記事監修医師
産業医科大学第1外科
佐藤 典宏 先生
2017/3/21
記事監修医師
産業医科大学第1外科
佐藤 典宏 先生
日常生活の中で、よくからだを動かすことは健康的な体重維持にも役立ち、がんの危険因子を減らすことにつながります。
ここでは、がんの危険因子についてお話します。
からだをよく動かしていると、大腸がんや乳がん、子宮内膜がんなどの危険因子を減らすことができることがわかっています。
そのわけはまだはっきりとわかっていないものの、定期的な運動がホルモン値を正常に保つのに役立つことが研究で明らかになっています。ホルモンのレベルが高いと、がんのリスクが高まる可能性があります。
禁煙は、がん発症の危険因子が大幅に減ります。禁煙するのが早ければ早いほど、その効果は大きく、禁煙が遅すぎるということはまったくありません。
30歳で禁煙する人は、タバコを吸わない人と同じくらい長生きしますが、50歳で禁煙してもタバコによるダメージは半減させることができるのです。
飲酒は、以下のようながんの危険因子です。
・口腔(こうくう)がん
・咽頭(いんとう)がん
・喉頭(こうとう)がん
・食道がん
・男性の結腸がん、直腸がん(女性の場合はほかの要因が考えられます)
・女性の乳がん
あなたは1週間のうちでどれくらいの頻度でお酒を飲んでいますか?ほとんど毎日お酒を飲んでいるなら、健康のために以下のことを試してください。
ビールは中びん1本(500mL)、日本酒は1合(180mL)、ウイスキーはダブル1杯(60mL)、焼酎0.6合(110mL)を各1単位として(アルコール健康医学協会の基準による)、
・1週間に14単位以上の飲酒をしない
・1週間に14単位以上飲むときは、3日以上の間隔を空ける
健康な骨の形成に欠かせないビタミンDを作り出すためには、肌に日光をあてることも必要ですが、日焼けによるほくろやそばかすの変化に気をつけてください。今までより大きくなったり、出血したりするときは、がんの初期症状である可能性があるので、早急に医師を受診してください。
皮膚がんは早期に発見されればされるほど治療が容易になります。日焼けしないよう日光に気をつけることは、皮膚がんを予防するうえで重要です。

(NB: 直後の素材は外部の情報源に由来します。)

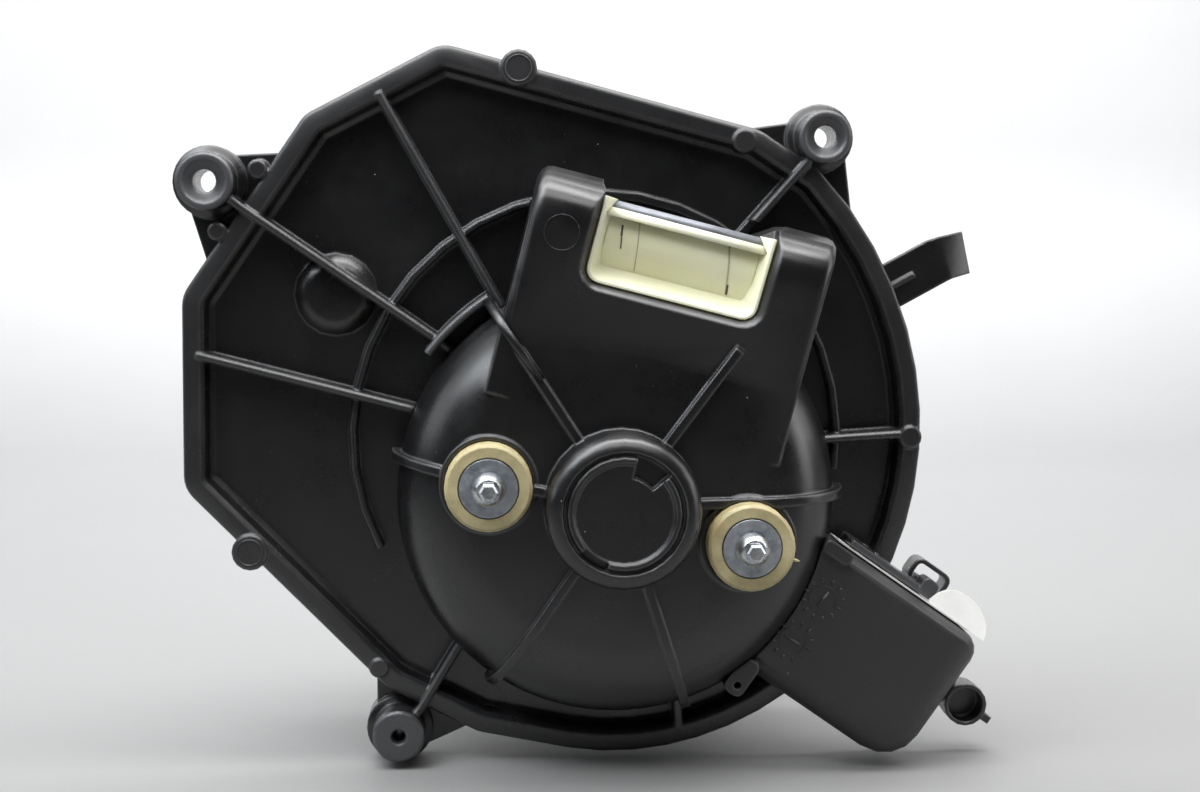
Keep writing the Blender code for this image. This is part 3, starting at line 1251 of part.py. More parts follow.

以下のことに気をつけましょう。
・午前11時から午後3時までは日陰で過ごすようにする
・Tシャツ、帽子、サングラスなどで日焼けしないように対策をとる
・子どもが日焼けしないよう気をつける
・SPF(紫外線防御指数)15以上の日焼け止めを使う
自分のからだを知り、腫れ物や原因がわからない出血といったがんの隠れた徴候に気づくこと、そして、こうした徴候が深刻かどうかについてアドバイスを受けることは大切です。
日本人が、一生のうちに2人に1人は何らかのがんにかかるといわれているくらい「がん」は、すべての人にとって身近な病気です。
「がん」は完全には防ぐことはできませんが、禁煙や肥満を防ぎ、適度な運動で予防できます。健康なからだは1日にしてならず、毎日からだを動かしましょう!!